In Walt Disney on Trial (Part One) we made reference to a letter written by Walt Disney that suggested he was sexist and treated women unfairly in the workplace. When actress Meryl Streep made the accusation, there were many who were not familiar with the letter and wondered what in the world she was talking about. The letter she quoted was written in 1938 and indeed found the Hollywood of the day to be an era where women were not a part of animation departments and were confined to inking and painting in all Hollywood studios. That was not a Disney created issue, that was the practice in the entertainment industry during that era.
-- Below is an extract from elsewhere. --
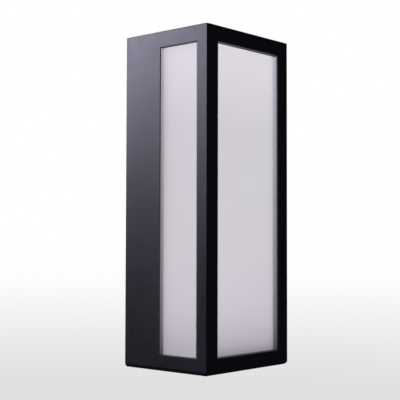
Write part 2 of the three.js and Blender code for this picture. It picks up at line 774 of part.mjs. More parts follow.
function makeWallPlate() {
  const flangeFront = plateFrontY - PLATE_FLANGE;
  const tabFront = plateFrontY - TAB_REACH;
  const w = PLATE_HALF_WIDTH;
  const tab = TAB_HALF_WIDTH;
  const sheet = PLATE_SHEET;
  const length = FLANGE_HALF_LENGTH;
  const parts = [
    block([-w, plateRearY, -PLATE_HALF_HEIGHT], [w, plateFrontY, PLATE_HALF_HEIGHT]),
    block([-tab, plateRearY, -tabZ], [tab, plateFrontY, tabZ]),
    ...sides.map(({ sign }) =>
      block([sign * w, plateRearY, -length], [sign * (w - sheet), flangeFront, length])),
    ...ends.map(({ sign }) =>
      block([-tab, plateRearY, sign * tabZ], [tab, tabFront, sign * (tabZ - sheet)])),
  ];
  const through = (radius, x, z) => rod("y", radius, plateRearY + 1, plateFrontY - 1, x, z, 24);
  const bore = M4_BUTTON.shank + HOLE_CLEARANCE;
  const captive = sides.map(({ sign }) =>
    rod("z", bore, -tabZ - 1, -tabZ + sheet + 1, sign * RETAINER_X, -RETAINER_DEPTH, 24));
  return cut(
    join(...parts),
    through(CABLE_HOLE, 0, CABLE_Z),
    through(GROUND_PAN.shank + HOLE_CLEARANCE, GROUND_PLATE_X, GROUND_PLATE_Z),
    ...ends.map(({ sign }) => through(WALL_SCREW_RADIUS, 0, sign * WALL_SCREW_Z)),
    ...boxScrewSlots(0, plateRearY + 1, plateFrontY - 1),
    ...captive,
  );
}

const WALL_GASKET_INSET = 1.5; // from the housing's inner faces
const WALL_GASKET_CORNER = 4;
const WALL_GASKET_MARGIN = 2; // how much larger its holes are than the plate's

function makeWallGasket() {
  const x = innerX - WALL_GASKET_INSET;
  const z = innerZ - WALL_GASKET_INSET;
  const corners = Array(4).fill(WALL_GASKET_CORNER);
  const through = (radius, px, pz) => rod("y", radius, 1, -WALL_GASKET - 1, px, pz, 24);
  return cut(
    thicken(roundedOutline(-x, -z, x, z, corners), "xz", -WALL_GASKET, 0),
    through(CABLE_HOLE + 2 * WALL_GASKET_MARGIN, 0, CABLE_Z),
    ...ends.map(({ sign }) => through(WALL_SCREW_RADIUS + WALL_GASKET_MARGIN, 0, sign * WALL_SCREW_Z)),
    ...boxScrewSlots(WALL_GASKET_MARGIN, 1, -WALL_GASKET - 1),
  );
}

addPiece(wallFixing, "wall_plate", makeWallPlate(), finishes.zinc);
addPiece(wallFixing, "wall_gasket", makeWallGasket(), finishes.spongeRubber);

const cableGrommet = addPiece(
  wallFixing,
  "cable_grommet",
  makeGrommet({ hole: CABLE_HOLE, sheet: PLATE_SHEET, bore: 10, flange: 19, flangeDepth: 1.6 }),
  finishes.rubber,
);
cableGrommet.position.set(0, (plateRearY + plateFrontY) / 2, CABLE_Z);

addFrontFacingScrew(
  wallFixing,
  "plate_ground_screw",
  panScrew(GROUND_PAN),
  GROUND_PLATE_X,
  plateFrontY - GAP,
  GROUND_PLATE_Z,
  finishes.greenZinc,
);

// ---------------------------------------------------------------- captive screws under the lantern

const NUT_RADIUS = 4.04; // across corners / 2 of a 7 mm nut
const NUT_HEIGHT = 3.2;
const WASHER_RADIUS = 4.5;
const WASHER_THICKNESS = 0.8;

for (const { label, sign } of sides) {
  const x = sign * RETAINER_X;
  const bore = M4_BUTTON.shank + HOLE_CLEARANCE;
  const nutLow = -tabZ + PLATE_SHEET + GAP;
  const nut = cut(
    rod("z", NUT_RADIUS, nutLow, nutLow + NUT_HEIGHT, x, -RETAINER_DEPTH, 6),
    rod("z", bore, nutLow - 1, nutLow + NUT_HEIGHT + 1, x, -RETAINER_DEPTH, 24),
  );
  addPiece(wallFixing, `captive_nut_${label}`, nut, finishes.zinc);

  const washerTop = -halfHeight - GAP;
  const washer = cut(
    rod("z", WASHER_RADIUS, washerTop - WASHER_THICKNESS, washerTop, x, -RETAINER_DEPTH, 28),
    rod("z", bore, washerTop - 2, washerTop + 1, x, -RETAINER_DEPTH, 24),
  );
  addPiece(wallFixing, `retaining_washer_${label}`, washer, finishes.stainless);

  const screw = addPiece(
    wallFixing, `retaining_screw_${label}`, buttonScrew(M4_BUTTON), finishes.stainless);
  screw.position.set(x, -RETAINER_DEPTH, washerTop - WASHER_THICKNESS - GAP);
  screw.rotation.x = -Math.PI / 2;
}

// ---------------------------------------------------------------- the whole lantern

const wallLantern = new THREE.Group();
wallLantern.add(wallFixing, lantern);

export default wallLantern;
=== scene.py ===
"""A black box wall lantern with opal windows: the looks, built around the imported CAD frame.

Metres, +Z up, the wall is the plane y = 0 and the lantern stands out of it along -Y.
"""

import json
import math

import bmesh
import bpy
from mathutils import Matrix, Vector

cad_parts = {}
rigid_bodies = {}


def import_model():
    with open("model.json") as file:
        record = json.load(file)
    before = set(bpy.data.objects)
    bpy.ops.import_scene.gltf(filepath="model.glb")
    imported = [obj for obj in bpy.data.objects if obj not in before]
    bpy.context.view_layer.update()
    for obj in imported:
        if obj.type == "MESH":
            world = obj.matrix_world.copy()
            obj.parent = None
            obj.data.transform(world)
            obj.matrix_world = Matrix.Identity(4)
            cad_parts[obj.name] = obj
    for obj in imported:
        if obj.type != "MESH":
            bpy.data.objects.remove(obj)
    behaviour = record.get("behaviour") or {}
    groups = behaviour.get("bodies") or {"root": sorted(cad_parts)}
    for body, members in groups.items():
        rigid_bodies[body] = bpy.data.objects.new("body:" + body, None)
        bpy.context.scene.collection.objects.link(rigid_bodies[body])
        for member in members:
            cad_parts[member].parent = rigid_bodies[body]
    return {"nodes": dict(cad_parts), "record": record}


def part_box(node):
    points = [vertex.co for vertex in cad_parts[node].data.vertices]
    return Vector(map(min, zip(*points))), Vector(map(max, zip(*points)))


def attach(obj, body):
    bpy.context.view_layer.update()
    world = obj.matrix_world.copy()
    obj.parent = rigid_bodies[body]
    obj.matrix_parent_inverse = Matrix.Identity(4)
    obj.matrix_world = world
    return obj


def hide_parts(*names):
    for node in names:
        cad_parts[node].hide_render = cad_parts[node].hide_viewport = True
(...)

However, if Meryl would have looked closer and done her research she would have found there were a number of women working at Disney on the creative side of film-making during that time, mostly in story development. Which was breaking the tradition and cultural norms of the day. While the letter stated that men who began work at the studio were to begin as in-betweeners in animation while women would begin in ink and paint, it clearly does not reflect the amazing opportunities for women in the Disney Studios when most of Hollywood would never give them that opportunity.

In 1941, Walt told male artists working on Dumbo, “If a woman can do the work as well, she is worth as much as a man. The girl artists have the right to expect the same chances for advancement as men, and I honestly believe they may eventually contribute something to this business that men never would or could.” That quote stands in stark contrast to the form letter Streep so passionately quoted. Retta Scott became Disney’s first female animator on 1942’s Bambi, and in the ’40s and ’50s, Mary Blair was art supervisor and color stylist for Saludos Amigos, The Three Caballeros, Cinderella, Alice in Wonderland and Peter Pan.

In 1959, Disney wrote, “Women are the best judges of anything we turn out. Their taste is very important. They are the theatergoers, they are the ones who drag the men in. If the women like it, to heck with the men.” (dates and quotes above from the Hollywood Reporter)

A little less headline grabbing and a little more research would have shown Meryl and anyone else that wants to circulated that well worn and false accusation, that Mary Blair, Retta Scott, Bianca Majolie and Sylvia Holland managed to emerge in an industry that was predominately male… and became some of Walt’s favorites. He trusted them, encouraged them, and helped make them successful. Disney was at the front of change and by the 1950s a group of talented women made their careers, their futures, and their legacy at the Walt Disney Studios.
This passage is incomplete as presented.